Posted in Uncategorized tagged , , at 4:54 am by marinagrey

I read an article in Salon today about my most favorite punctuation mark of all time: the semicolon.

Basically, the gist of the article is that the semicolon is perceived by some as a feminine punctuation mark, with all the caprice of a young girl and nuance of a mature and experienced woman.

Here here, I say! The semicolon and I have been through good times and bad, short stories and term papers. Sure, I may have flirted with the exclamation point (!) in grammar school. And there was a fling with the comma in high school, but like all things in high school, it came to an overly emotional and dramatic ending.

The semicolon and I are lifelong partners in crime. We are soulmates; the semicolon anticipates my every need. We are womanly, curvy, and hesitant. We are thoughtful, organized, and resolute.

So, here’s to you, semicolon; you certainly deserve my praise!

much love and fondness,

the grammar goddess (aka marinagrey)

August 10, 2008

in praise of les femmes

Posted in Uncategorized tagged , at 11:20 pm by marinagrey

note: this post was written in June of 2008, one month before my move to Chicago and in the midst of the release of Sex and the City and the end (and aftermath) of Hillary Clinton’s run for the presidency. -MG

For whatever reason- maybe because I’m moving into womanhood, or maybe because I’m just moving, again, I’ve become acutely aware of the women in my life. Its not that I was ever without a strong female presence, just that for the past few months I’ve really noticed how vital female companionship and love is. One theory is that with the strong presence of women in the media these past few weeks, I cannot help but think of those present in my own life. Indeed, between Carrie Bradshaw and Hillary Clinton, how could I help but reflect?

I am twenty-three. I am recently out of a long-term relationship. I am leaving my first “real” job and returning to school. I am moving to a big city with a girlfriend, and it seems like lately, everyone is either getting engaged, getting pregnant, or getting a life of their very own. So there are many reasons why I’ve noticed the women in my life; the important part is what, exactly, I have noticed.

It began with the breakup. After the end, I called two girlfriends and talked with a third, my housemate. The girls were available immediately, telling me just what I needed to hear and making plans to keep me occupied for the next few days. They sent cards, took me out to dinner, offered a glass of wine. They knew, instinctively, what I needed. I didn’t have to ask; I simply informed them of what had happened and they were there.

That female bonding came into play at a bridal shower I attended (actually, I helped throw it) this past weekend. My family is close with the groom and his parents, not the bride. Yet my mother and the other (female) neighbors spent an entire Saturday ensuring that this young woman had a proper shower. She had food, and family, and beautiful decorations. She even had cake and a goofy tiara to wear. Why? Why did a group of women decide to do this?

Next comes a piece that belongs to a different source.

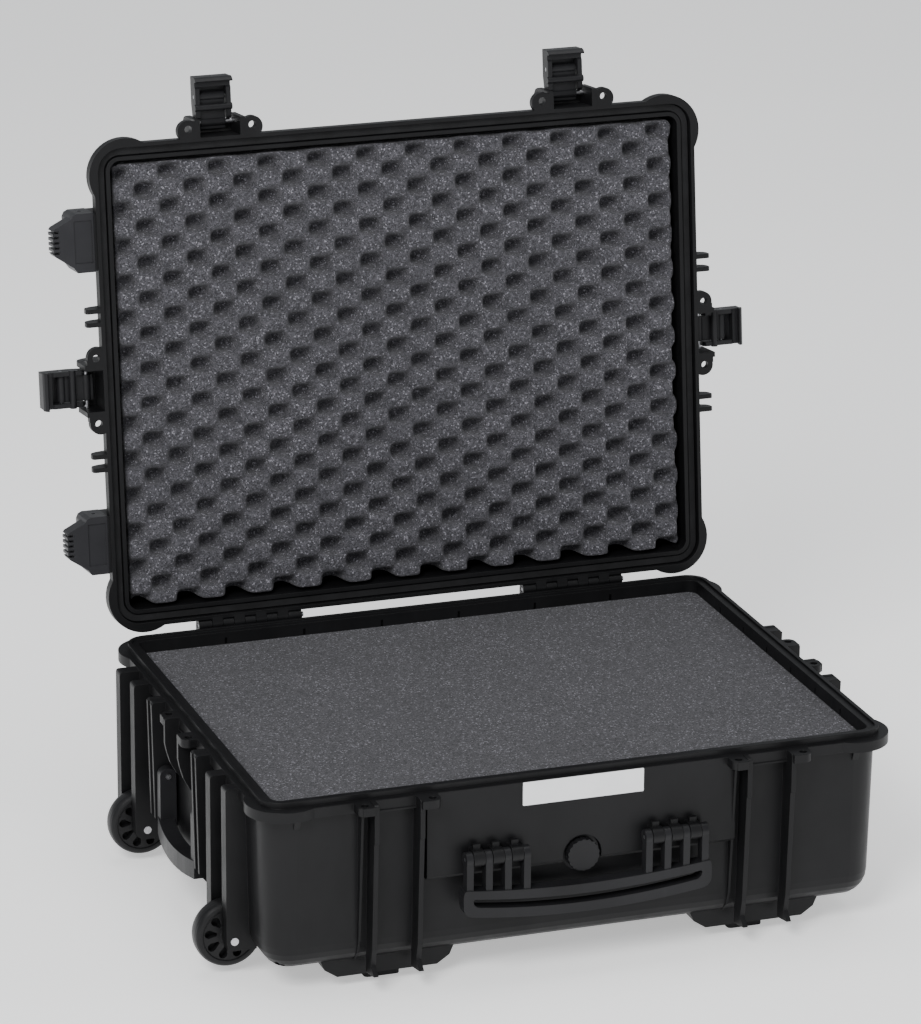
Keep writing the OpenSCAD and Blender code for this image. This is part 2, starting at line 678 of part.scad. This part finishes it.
module stand_screws() {
  color([0.2, 0.2, 0.21]) in_lid()
    for (yc = [-146.5, 149.5]) translate([-318, yc - 26, rim_z + 20]) rotate([-90, 0, 0])
      difference() {
        union() {
          cylinder(r = 4.9, h = 4);
          cylinder(r = 2.5, h = 26);
        }
        translate([0, 0, -1]) cylinder(r = 2.2, h = 3, $fn = 6);
      }
}

// ---------- ground feet, valve, plate ----------

module ground_feet() {
  color([0.05, 0.05, 0.05]) placed()
    for (sx = [-1, 1], sy = [-1, 1])
      translate([sx * 179, sy * 182, 0]) linear_extrude(12) round_rect(17, 15, 4);
}

module valve_seat() {
  color([0.08, 0.08, 0.08]) placed()
    difference() {
      union() {
        rod_y(-231.6, -229, 0, 112, 18);
        rod_y(-231, -219, 0, 112, 6);
      }
      rod_y(-240, -210, 0, 112, 4.07);
    }
}

module valve_knob() {
  color([0.12, 0.12, 0.13]) placed()
    difference() {
      union() {
        rod_y(-240.5, -232, 0, 112, 15.4);
        rod_y(-234, -221, 0, 112, 4);
      }
      for (k = [0 : 17])
        translate([16.3 * cos(20 * k), -231, 112 + 16.3 * sin(20 * k)])
          rotate([90, 0, 0]) cylinder(r = 1.7, h = 12, $fn = 20);
    }
}

module name_plate() {
  color([0.75, 0.76, 0.78]) placed()
    translate([0, -fy, 177.6]) rotate([90, 0, 0]) linear_extrude(0.8) round_rect(58.5, 11.2, 0.8);
}

base_shell();
lid_shell();
lid_seal();
base_foam();
lid_foam();
hinge_pin_left();
hinge_pin_right();
latch_link_a();
latch_link_b();
latch_link_c();
latch_link_d();
latch_lever_a();
latch_lever_b();
latch_lever_c();
latch_lever_d();
latch_pin_a();
latch_pin_b();
latch_pin_c();
latch_pin_d();
lever_pin_a();
lever_pin_b();
lever_pin_c();
lever_pin_d();
front_handle();
front_handle_pins();
side_handle();
side_handle_pins();
wheel_front();
wheel_rear();
axle_front();
axle_rear();
trolley_sleeves();
trolley_tubes();
trolley_grip();
trolley_button();
stand_foot_front();
stand_foot_rear();
stand_screws();
ground_feet();
valve_seat();
valve_knob();
name_plate();
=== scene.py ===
import json
import math

import bpy
from mathutils import Matrix, Vector


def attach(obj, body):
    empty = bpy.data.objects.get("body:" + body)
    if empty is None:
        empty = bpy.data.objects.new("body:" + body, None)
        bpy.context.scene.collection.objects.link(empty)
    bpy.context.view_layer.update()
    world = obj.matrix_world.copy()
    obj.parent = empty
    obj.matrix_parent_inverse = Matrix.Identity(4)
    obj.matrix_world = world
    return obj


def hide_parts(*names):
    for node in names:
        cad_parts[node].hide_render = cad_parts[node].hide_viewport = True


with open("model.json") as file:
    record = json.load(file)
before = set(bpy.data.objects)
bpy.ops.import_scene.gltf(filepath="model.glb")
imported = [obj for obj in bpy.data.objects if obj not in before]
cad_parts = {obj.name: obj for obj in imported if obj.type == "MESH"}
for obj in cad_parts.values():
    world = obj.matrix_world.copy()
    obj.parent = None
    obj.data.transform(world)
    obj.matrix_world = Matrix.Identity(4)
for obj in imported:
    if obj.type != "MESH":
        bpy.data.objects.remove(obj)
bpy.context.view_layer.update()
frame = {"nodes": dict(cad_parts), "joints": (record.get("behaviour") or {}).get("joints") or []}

NODES = frame["nodes"]
JOINTS = {joint["name"]: joint for joint in frame["joints"]}
FRONT_LATCHES = "ab"
SIDE_LATCHES = "cd"


# ---------- node material helpers ----------

def scaled(colour, factor):
    """A colour made lighter or darker."""
    return tuple(factor * channel for channel in colour)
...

That’s the thing about women. We don’t decide to do the things we do. We simply act. Men and women both joke about how much thought females put into things, but the truth is that when it comes to acting on instinct, we can make snap decisions alongside the most primal of men. Women are nurturers. We do not think about consoling a friend through the end of a relationship; it simply must be done. We do not ponder whether we know a fiancée well enough to buy her kitchen appliances; we simply check out the registry.

Perhaps that’s why, as my move-in date draws near, I am increasingly grateful for the women in my life. I know, deep down, that Chicago is not the last city I will live in. After 5 moves in as many years, this is something I sense and know to be true. And I believe also that I will take many missteps and learn some tough lessons in the future, as I have in the past. Most importantly, I know that the women who lived with me, taught me, listened to me, and helped to cushion my falls are also the women who will support me, laugh with me, and be by my side, through our quarterlife and well beyond.

Many thanks, and cheers, to the gals!